E um grande capítulo dessa história acabou sendo traçado no último mês de outubro, com a aprovação em plebiscito na Catalunha de sua separação do território espanhol. Levada ao seu Parlamento e confirmado pelo mesmo, o governo catalão se autodeclarou independente e afirmou que iniciaria o processo de separação. Entretanto, como se esperaria, o governo espanhol não se fez ciente do reconhecimento da validade do plebiscito, considerando nula a manifestação catalã. Além disso, prendeu líderes do movimento de independência como ameaças à ordem pública e exerceram o uso da força em manifestações pró-saída. O resultado de tais medidas foram o arrefecimento do movimento, ampliando sua gama de aprovação dentro do próprio território espanhol. Madri ainda afirma que as medidas não foram exageradas e que estão abertos para o diálogo, apesar de que o uso da violência venha a ser necessário caso a escalada do conflito se mantenha.

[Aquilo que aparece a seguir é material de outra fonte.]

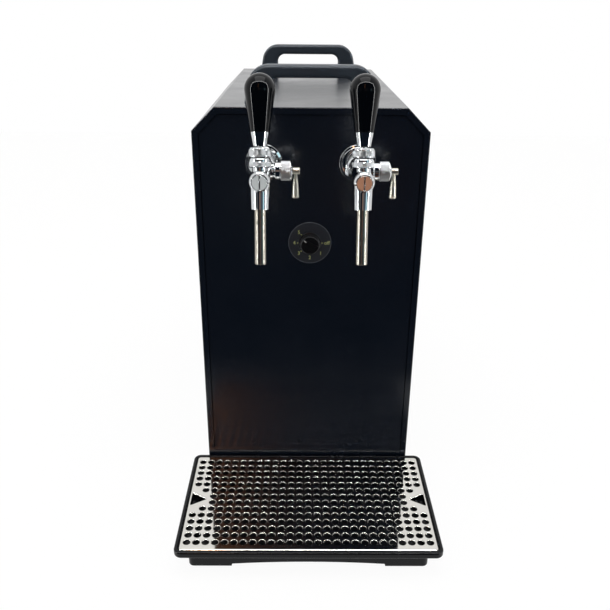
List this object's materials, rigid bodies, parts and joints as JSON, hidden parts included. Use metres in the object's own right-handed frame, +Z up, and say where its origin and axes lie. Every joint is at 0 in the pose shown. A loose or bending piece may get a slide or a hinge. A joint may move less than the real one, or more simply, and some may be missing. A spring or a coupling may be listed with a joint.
{
  "type": "two-tap over-counter beer cooler",
  "caption": "Narrow black over-counter beer cooler with tilting tap levers, side flow-control levers, thermostat dial, carry handles and a separate drip tray.",
  "frame": {"origin": "on the counter, below the middle of the whole object with its tray", "axes": "+X to the right seen from the taps, +Y from the taps to the rear, +Z up"},
  "size_m": [0.3706, 0.8, 0.6476],
  "materials": {
    "black_powder_coat": "satin powder coat",
    "polished_chrome": "mirror polished chrome plate",
    "satin_chrome": "satin chrome plate",
    "stainless": "polished stainless steel",
    "zinc_steel": "zinc plated",
    "black_gloss": "glossy moulded",
    "black_nylon": "fine moulded texture",
    "black_abs": "satin moulded",
    "grey_dial": "matt printed plate",
    "grey_acetal": "moulded",
    "black_rubber": "matt",
    "insulation_foam": "rigid foam",
    "cast_aluminium": "as cast",
    "compressor_shell": "black enamel",
    "motor_iron": "painted",
    "copper": "drawn copper"
  },
  "bodies": {
    "cabinet": {"outer_casing": "black_powder_coat", "base_pan": "black_powder_coat", "front_panel": "black_powder_coat", "rear_panel": "black_powder_coat", "cabinet_feet": "black_rubber", "front_carry_handle": "black_nylon", "rear_carry_handle": "black_nylon", "cabinet_screws": "zinc_steel", "dial_plate": "grey_dial", "thermostat_body": "black_nylon", "thermostat_bulb": "copper", "shank_nuts": "zinc_steel", "cold_block": "cast_aluminium", "beer_coils": "stainless", "evaporator_coil": "copper", "insulation_box": "insulation_foam", "insulation_lid": "insulation_foam", "outlet_lines": "stainless", "inlet_lines": "stainless", "inlet_fittings": "grey_acetal", "inlet_collets": "grey_acetal", "power_inlet": "black_nylon", "compressor": "compressor_shell", "compressor_grommets": "black_rubber", "relay_box": "black_nylon", "condenser_fins": "cast_aluminium", "condenser_tube": "copper", "fan_shroud": "black_powder_coat", "fan_motor": "motor_iron", "filter_drier": "copper", "refrigerant_lines": "copper", "tap_shank_left": "stainless", "tap_rosette_left": "polished_chrome", "coupling_ring_left": "polished_chrome", "tap_body_left": "polished_chrome", "front_cap_left": "polished_chrome", "upper_nut_left": "polished_chrome", "spout_tube_left": "stainless", "flow_housing_left": "polished_chrome", "tap_shank_right": "stainless", "tap_rosette_right": "polished_chrome", "coupling_ring_right": "polished_chrome", "tap_body_right": "polished_chrome", "front_cap_right": "polished_chrome", "upper_nut_right": "polished_chrome", "spout_tube_right": "stainless", "flow_housing_right": "polished_chrome"},
    "thermostat_knob": {"thermostat_knob": "black_gloss", "thermostat_shaft": "zinc_steel"},
    "drip_tray": {"drip_tray": "black_abs"},
    "drip_grate": {"drip_grate": "stainless"},
    "fan": {"fan_blade": "cast_aluminium"},
    "tap_lever_left": {"lever_stem_left": "polished_chrome", "lever_handle_left": "black_gloss"},
    "valve_plunger_left": {"valve_plunger_left": "stainless"},
    "flow_lever_left": {"flow_lever_left": "satin_chrome"},
    "tap_lever_right": {"lever_stem_right": "polished_chrome", "lever_handle_right": "black_gloss"},
    "valve_plunger_right": {"valve_plunger_right": "stainless"},
    "flow_lever_right": {"flow_lever_right": "satin_chrome"}
  },
  "joints": [
    {"name": "tap_lever_left_tilt", "type": "hinge", "parent": "cabinet", "child": "tap_lever_left", "pos_m": [-0.0645, -0.26093, 0.55626], "axis": [1, 0, 0], "range_deg": [-12, 22]},
    {"name": "valve_plunger_left_slide", "type": "slide", "parent": "cabinet", "child": "valve_plunger_left", "axis": [0, 0.2079, 0.9781], "range_m": [-0.0022, 0.004]},
    {"name": "flow_lever_left_turn", "type": "hinge", "parent": "cabinet", "child": "flow_lever_left", "pos_m": [-0.0195, -0.223, 0.523], "axis": [1, 0, 0], "range_deg": [-90, 90]},
    {"name": "tap_lever_right_tilt", "type": "hinge", "parent": "cabinet", "child": "tap_lever_right", "pos_m": [0.0645, -0.26093, 0.55626], "axis": [1, 0, 0], "range_deg": [-12, 22]},
    {"name": "valve_plunger_right_slide", "type": "slide", "parent": "cabinet", "child": "valve_plunger_right", "axis": [0, 0.2079, 0.9781], "range_m": [-0.0022, 0.004]},
    {"name": "flow_lever_right_turn", "type": "hinge", "parent": "cabinet", "child": "flow_lever_right", "pos_m": [0.1095, -0.223, 0.523], "axis": [1, 0, 0], "range_deg": [-90, 90]},
    {"name": "thermostat_knob_turn", "type": "hinge", "parent": "cabinet", "child": "thermostat_knob", "pos_m": [0, -0.1744, 0.407], "axis": [0, -1, 0], "range_deg": [0, 223]},
    {"name": "drip_tray_slide", "type": "slide", "parent": "cabinet", "child": "drip_tray", "axis": [0, -1, 0], "range_m": [0, 0.25]},
    {"name": "drip_grate_lift", "type": "slide", "parent": "drip_tray", "child": "drip_grate", "axis": [0, 0, 1], "range_m": [0, 0.05]},
    {"name": "fan_spin", "type": "hinge", "parent": "cabinet", "child": "fan", "pos_m": [0, 0.281, 0.144], "axis": [0, 1, 0], "continuous": true}
  ],
  "couplings": [
    {"joint": "valve_plunger_left_slide", "follows": "tap_lever_left_tilt", "m_per_rad": 0.0104},
    {"joint": "valve_plunger_right_slide", "follows": "tap_lever_right_tilt", "m_per_rad": 0.0104}
  ]
}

Não obstante, a disputa se estende ainda por outros campos. Parte da explicação para a vitória do “Sim” no mês passado tem sua razão calcada nas motivações econômicas. Com a crise na Espanha desde o final de 2009, a região da Catalunha, sendo a mais importante em termos econômicas, acusa o governo de Madri de má gestão do dinheiro público e de ineficiência para a saída da crise. Soma-se a isso também a afirmação de que a região contribui mais para o governo central do que recebe em impostos – argumento similar ao do Brexit para a saída da União Europeia. Há de se levar em consideração que a Catalunha representa 25% das exportações espanholas e contribui com 19% do produto interno bruto do país, sendo uma importante perda para a Espanha em termos financeiros.

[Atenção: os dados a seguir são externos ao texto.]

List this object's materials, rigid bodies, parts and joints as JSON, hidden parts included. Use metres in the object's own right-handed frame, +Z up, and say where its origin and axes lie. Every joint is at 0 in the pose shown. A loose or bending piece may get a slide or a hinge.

Ao mesmo tempo, em termos econômicos de curto e médio prazo, a separação não seria interessante para a população catalã. O primeiro aspecto é a inevitável perda prioritária ao mercado espanhol e europeu. A saída da Catalunha da Espanha representaria a criação de impostos para em relação à eurozona até que se aprovasse a entrada do novo país dentro do bloco europeu, processo que, ainda que não contasse com uma provável resistência espanhola, tardaria anos para se consumar. O segundo ponto é a mudança monetária. Os custos para a saída do euro poderiam resultar em uma nova moeda com baixa valorização para uma tentativa de competitividade e a pressão de altas taxas e desequilíbrios fiscais iniciais – causando um efeito de bola de neve de severa recessão. E por fim, há a problemática de fuga das empresas de suas sedes na Catalunha para uma sede espanhola já com acesso à eurozona, podendo impactar negativamente nos empregos dentro da região. Ainda faltaria acrescentar o custo de criar efetivamente instituições alfandegária e de Defesa e que resoluções se dariam para a questão da previdência de seus cidadãos em território europeu – o que inclui a Espanha.
Para dificultar ainda um cenário positivo para o ensejo catalão, a União Europeia “lavou as mãos” para o caso, admitindo que era uma questão “interna” da Espanha. Ou seja, a instituição jogou a favor de seu membro, e não dos políticos catalães. Essa decisão da União levanta outras possíveis questões sobre a nova onda de efervescência de nacionalismos dentro do continente, sobre como o bloco responderia a um pleito Escocês de entrada caso se separasse o Reino Unido, ou o caso de uma reunião das Irlandas. Cada caso é particular e precisam ser analisados com suas respectivas conjunturas, mas o sinal dado é que para aqueles que venham a ocorrer dentro de seus Estados-membros, a União apoiará os que ali já estão.
O fato que aqui expomos é que esse seguramente não será o primeiro caso e que as tensões crescentes entre nacionalismo e a identidade aparecerão ainda mais, em especial em um cenário de incertezas políticas e econômicas. O dilema de particularismo-integração será um novo panorama para futuras análises sobre a União Europeia e os casos britânicos (no sentido mais abrangente que o termo tem) e catalão serão paradigmáticos. Se aqui expusemos como uma caixa de Pandora da identidade nacional, não se exclui que aquele sentimento, já localizado e cultivado, era mantido há anos. A Pandora bretã apenas fez com que tais movimento se liberassem de seus rincões e ganhassem mais organicidade. E tal como o mito grego, o que resta é a esperança- se é um dos males ou para quem a mesma serve, isto ainda há de ser visto.